• _Written problem_: Print the whole listing exactly.

--------------------------------

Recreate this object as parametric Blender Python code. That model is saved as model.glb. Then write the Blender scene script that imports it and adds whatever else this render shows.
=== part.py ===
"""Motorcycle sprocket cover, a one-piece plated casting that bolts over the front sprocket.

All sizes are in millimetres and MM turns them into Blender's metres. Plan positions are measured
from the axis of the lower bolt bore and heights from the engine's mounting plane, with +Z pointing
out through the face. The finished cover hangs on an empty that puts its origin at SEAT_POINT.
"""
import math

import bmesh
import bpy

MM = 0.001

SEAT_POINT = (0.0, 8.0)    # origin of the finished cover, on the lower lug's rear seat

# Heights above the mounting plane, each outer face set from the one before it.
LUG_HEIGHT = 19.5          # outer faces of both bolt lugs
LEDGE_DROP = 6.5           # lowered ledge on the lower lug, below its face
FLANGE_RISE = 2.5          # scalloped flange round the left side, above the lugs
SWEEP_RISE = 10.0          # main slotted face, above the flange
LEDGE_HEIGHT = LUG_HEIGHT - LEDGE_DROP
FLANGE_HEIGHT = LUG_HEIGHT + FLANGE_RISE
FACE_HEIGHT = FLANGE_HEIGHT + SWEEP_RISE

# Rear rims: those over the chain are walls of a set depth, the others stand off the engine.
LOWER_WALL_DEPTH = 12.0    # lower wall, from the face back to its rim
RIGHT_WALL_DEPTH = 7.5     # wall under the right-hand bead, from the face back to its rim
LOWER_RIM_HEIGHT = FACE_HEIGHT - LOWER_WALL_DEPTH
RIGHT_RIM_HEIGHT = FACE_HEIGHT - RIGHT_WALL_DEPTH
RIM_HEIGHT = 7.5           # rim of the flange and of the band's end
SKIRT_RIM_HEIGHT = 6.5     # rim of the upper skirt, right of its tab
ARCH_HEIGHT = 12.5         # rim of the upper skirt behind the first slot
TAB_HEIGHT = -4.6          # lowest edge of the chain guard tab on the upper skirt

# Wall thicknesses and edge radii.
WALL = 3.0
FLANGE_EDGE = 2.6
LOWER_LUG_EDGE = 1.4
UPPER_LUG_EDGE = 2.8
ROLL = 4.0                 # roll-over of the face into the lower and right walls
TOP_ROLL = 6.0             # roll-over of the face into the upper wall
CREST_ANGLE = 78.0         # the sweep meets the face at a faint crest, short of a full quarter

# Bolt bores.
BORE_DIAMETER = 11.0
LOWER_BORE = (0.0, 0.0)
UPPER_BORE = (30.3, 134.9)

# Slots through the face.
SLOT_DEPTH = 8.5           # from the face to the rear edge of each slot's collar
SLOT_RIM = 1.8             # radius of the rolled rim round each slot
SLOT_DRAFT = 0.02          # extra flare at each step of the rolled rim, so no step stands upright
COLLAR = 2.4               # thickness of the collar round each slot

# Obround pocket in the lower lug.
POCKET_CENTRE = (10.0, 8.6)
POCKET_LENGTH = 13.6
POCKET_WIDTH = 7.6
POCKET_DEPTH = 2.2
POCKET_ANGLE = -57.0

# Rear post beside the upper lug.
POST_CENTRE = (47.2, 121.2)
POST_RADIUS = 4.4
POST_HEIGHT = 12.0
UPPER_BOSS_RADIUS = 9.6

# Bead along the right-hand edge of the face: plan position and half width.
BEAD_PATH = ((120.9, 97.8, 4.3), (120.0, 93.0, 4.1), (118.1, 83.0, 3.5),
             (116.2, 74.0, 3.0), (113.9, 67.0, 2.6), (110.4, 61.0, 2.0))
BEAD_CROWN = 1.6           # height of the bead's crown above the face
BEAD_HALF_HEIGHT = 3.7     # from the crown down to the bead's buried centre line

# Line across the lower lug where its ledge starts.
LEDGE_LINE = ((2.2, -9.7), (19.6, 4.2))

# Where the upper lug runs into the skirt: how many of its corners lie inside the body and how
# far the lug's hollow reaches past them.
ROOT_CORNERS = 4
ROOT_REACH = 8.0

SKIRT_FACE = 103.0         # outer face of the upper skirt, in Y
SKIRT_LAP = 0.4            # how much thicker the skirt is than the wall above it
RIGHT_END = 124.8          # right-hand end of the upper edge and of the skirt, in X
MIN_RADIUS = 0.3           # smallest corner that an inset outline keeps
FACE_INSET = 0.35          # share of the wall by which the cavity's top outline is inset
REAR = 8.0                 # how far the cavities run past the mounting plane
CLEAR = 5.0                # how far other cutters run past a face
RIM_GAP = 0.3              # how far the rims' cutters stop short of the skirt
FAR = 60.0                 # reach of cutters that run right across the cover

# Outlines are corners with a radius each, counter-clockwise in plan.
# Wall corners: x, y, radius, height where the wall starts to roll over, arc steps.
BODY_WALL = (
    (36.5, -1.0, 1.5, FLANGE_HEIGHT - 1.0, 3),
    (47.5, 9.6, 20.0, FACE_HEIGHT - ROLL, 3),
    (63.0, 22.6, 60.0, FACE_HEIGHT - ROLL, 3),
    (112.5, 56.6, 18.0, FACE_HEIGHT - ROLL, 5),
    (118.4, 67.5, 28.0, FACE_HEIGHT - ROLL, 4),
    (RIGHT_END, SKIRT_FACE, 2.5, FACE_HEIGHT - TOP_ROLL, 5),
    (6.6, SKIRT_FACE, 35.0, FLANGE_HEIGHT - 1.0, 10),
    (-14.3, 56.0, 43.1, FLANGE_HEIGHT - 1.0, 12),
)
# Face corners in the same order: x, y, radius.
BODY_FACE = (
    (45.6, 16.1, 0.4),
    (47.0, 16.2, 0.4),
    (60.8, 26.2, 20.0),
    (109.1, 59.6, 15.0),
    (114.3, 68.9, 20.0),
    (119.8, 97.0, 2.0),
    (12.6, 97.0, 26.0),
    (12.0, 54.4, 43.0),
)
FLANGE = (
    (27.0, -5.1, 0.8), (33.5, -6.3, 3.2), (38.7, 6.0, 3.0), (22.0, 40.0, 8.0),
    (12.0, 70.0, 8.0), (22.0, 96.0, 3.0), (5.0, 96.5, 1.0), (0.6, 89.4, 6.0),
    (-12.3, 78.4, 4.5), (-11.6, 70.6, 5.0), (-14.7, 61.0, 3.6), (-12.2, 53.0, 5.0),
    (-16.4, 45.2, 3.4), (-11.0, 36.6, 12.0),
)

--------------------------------

• _Exercise result_:
Recreate this object as parametric Blender Python code. That model is saved as model.glb. Then write the Blender scene script that imports it and adds whatever else this render shows.
=== part.py ===
"""Motorcycle sprocket cover, a one-piece plated casting that bolts over the front sprocket.

All sizes are in millimetres and MM turns them into Blender's metres. Plan positions are measured
from the axis of the lower bolt bore and heights from the engine's mounting plane, with +Z pointing
out through the face. The finished cover hangs on an empty that puts its origin at SEAT_POINT.
"""
import math

import bmesh
import bpy

MM = 0.001

SEAT_POINT = (0.0, 8.0)    # origin of the finished cover, on the lower lug's rear seat

# Heights above the mounting plane, each outer face set from the one before it.
LUG_HEIGHT = 19.5          # outer faces of both bolt lugs
LEDGE_DROP = 6.5           # lowered ledge on the lower lug, below its face
FLANGE_RISE = 2.5          # scalloped flange round the left side, above the lugs
SWEEP_RISE = 10.0          # main slotted face, above the flange
LEDGE_HEIGHT = LUG_HEIGHT - LEDGE_DROP
FLANGE_HEIGHT = LUG_HEIGHT + FLANGE_RISE
FACE_HEIGHT = FLANGE_HEIGHT + SWEEP_RISE

# Rear rims: those over the chain are walls of a set depth, the others stand off the engine.
LOWER_WALL_DEPTH = 12.0    # lower wall, from the face back to its rim
RIGHT_WALL_DEPTH = 7.5     # wall under the right-hand bead, from the face back to its rim
LOWER_RIM_HEIGHT = FACE_HEIGHT - LOWER_WALL_DEPTH
RIGHT_RIM_HEIGHT = FACE_HEIGHT - RIGHT_WALL_DEPTH
RIM_HEIGHT = 7.5           # rim of the flange and of the band's end
SKIRT_RIM_HEIGHT = 6.5     # rim of the upper skirt, right of its tab
ARCH_HEIGHT = 12.5         # rim of the upper skirt behind the first slot
TAB_HEIGHT = -4.6          # lowest edge of the chain guard tab on the upper skirt

# Wall thicknesses and edge radii.
WALL = 3.0
FLANGE_EDGE = 2.6
LOWER_LUG_EDGE = 1.4
UPPER_LUG_EDGE = 2.8
ROLL = 4.0                 # roll-over of the face into the lower and right walls
TOP_ROLL = 6.0             # roll-over of the face into the upper wall
CREST_ANGLE = 78.0         # the sweep meets the face at a faint crest, short of a full quarter

# Bolt bores.
BORE_DIAMETER = 11.0
LOWER_BORE = (0.0, 0.0)
UPPER_BORE = (30.3, 134.9)

# Slots through the face.
SLOT_DEPTH = 8.5           # from the face to the rear edge of each slot's collar
SLOT_RIM = 1.8             # radius of the rolled rim round each slot
SLOT_DRAFT = 0.02          # extra flare at each step of the rolled rim, so no step stands upright
COLLAR = 2.4               # thickness of the collar round each slot

# Obround pocket in the lower lug.
POCKET_CENTRE = (10.0, 8.6)
POCKET_LENGTH = 13.6
POCKET_WIDTH = 7.6
POCKET_DEPTH = 2.2
POCKET_ANGLE = -57.0

# Rear post beside the upper lug.
POST_CENTRE = (47.2, 121.2)
POST_RADIUS = 4.4
POST_HEIGHT = 12.0
UPPER_BOSS_RADIUS = 9.6

# Bead along the right-hand edge of the face: plan position and half width.
BEAD_PATH = ((120.9, 97.8, 4.3), (120.0, 93.0, 4.1), (118.1, 83.0, 3.5),
             (116.2, 74.0, 3.0), (113.9, 67.0, 2.6), (110.4, 61.0, 2.0))
BEAD_CROWN = 1.6           # height of the bead's crown above the face
BEAD_HALF_HEIGHT = 3.7     # from the crown down to the bead's buried centre line

# Line across the lower lug where its ledge starts.
LEDGE_LINE = ((2.2, -9.7), (19.6, 4.2))

# Where the upper lug runs into the skirt: how many of its corners lie inside the body and how
# far the lug's hollow reaches past them.
ROOT_CORNERS = 4
ROOT_REACH = 8.0

SKIRT_FACE = 103.0         # outer face of the upper skirt, in Y
SKIRT_LAP = 0.4            # how much thicker the skirt is than the wall above it
RIGHT_END = 124.8          # right-hand end of the upper edge and of the skirt, in X
MIN_RADIUS = 0.3           # smallest corner that an inset outline keeps
FACE_INSET = 0.35          # share of the wall by which the cavity's top outline is inset
REAR = 8.0                 # how far the cavities run past the mounting plane
CLEAR = 5.0                # how far other cutters run past a face
RIM_GAP = 0.3              # how far the rims' cutters stop short of the skirt
FAR = 60.0                 # reach of cutters that run right across the cover

# Outlines are corners with a radius each, counter-clockwise in plan.
# Wall corners: x, y, radius, height where the wall starts to roll over, arc steps.
BODY_WALL = (
    (36.5, -1.0, 1.5, FLANGE_HEIGHT - 1.0, 3),
    (47.5, 9.6, 20.0, FACE_HEIGHT - ROLL, 3),
    (63.0, 22.6, 60.0, FACE_HEIGHT - ROLL, 3),
    (112.5, 56.6, 18.0, FACE_HEIGHT - ROLL, 5),
    (118.4, 67.5, 28.0, FACE_HEIGHT - ROLL, 4),
    (RIGHT_END, SKIRT_FACE, 2.5, FACE_HEIGHT - TOP_ROLL, 5),
    (6.6, SKIRT_FACE, 35.0, FLANGE_HEIGHT - 1.0, 10),
    (-14.3, 56.0, 43.1, FLANGE_HEIGHT - 1.0, 12),
)
# Face corners in the same order: x, y, radius.
BODY_FACE = (
    (45.6, 16.1, 0.4),
    (47.0, 16.2, 0.4),
    (60.8, 26.2, 20.0),
    (109.1, 59.6, 15.0),
    (114.3, 68.9, 20.0),
    (119.8, 97.0, 2.0),
    (12.6, 97.0, 26.0),
    (12.0, 54.4, 43.0),
)
FLANGE = (
    (27.0, -5.1, 0.8), (33.5, -6.3, 3.2), (38.7, 6.0, 3.0), (22.0, 40.0, 8.0),
    (12.0, 70.0, 8.0), (22.0, 96.0, 3.0), (5.0, 96.5, 1.0), (0.6, 89.4, 6.0),
    (-12.3, 78.4, 4.5), (-11.6, 70.6, 5.0), (-14.7, 61.0, 3.6), (-12.2, 53.0, 5.0),
    (-16.4, 45.2, 3.4), (-11.0, 36.6, 12.0),
)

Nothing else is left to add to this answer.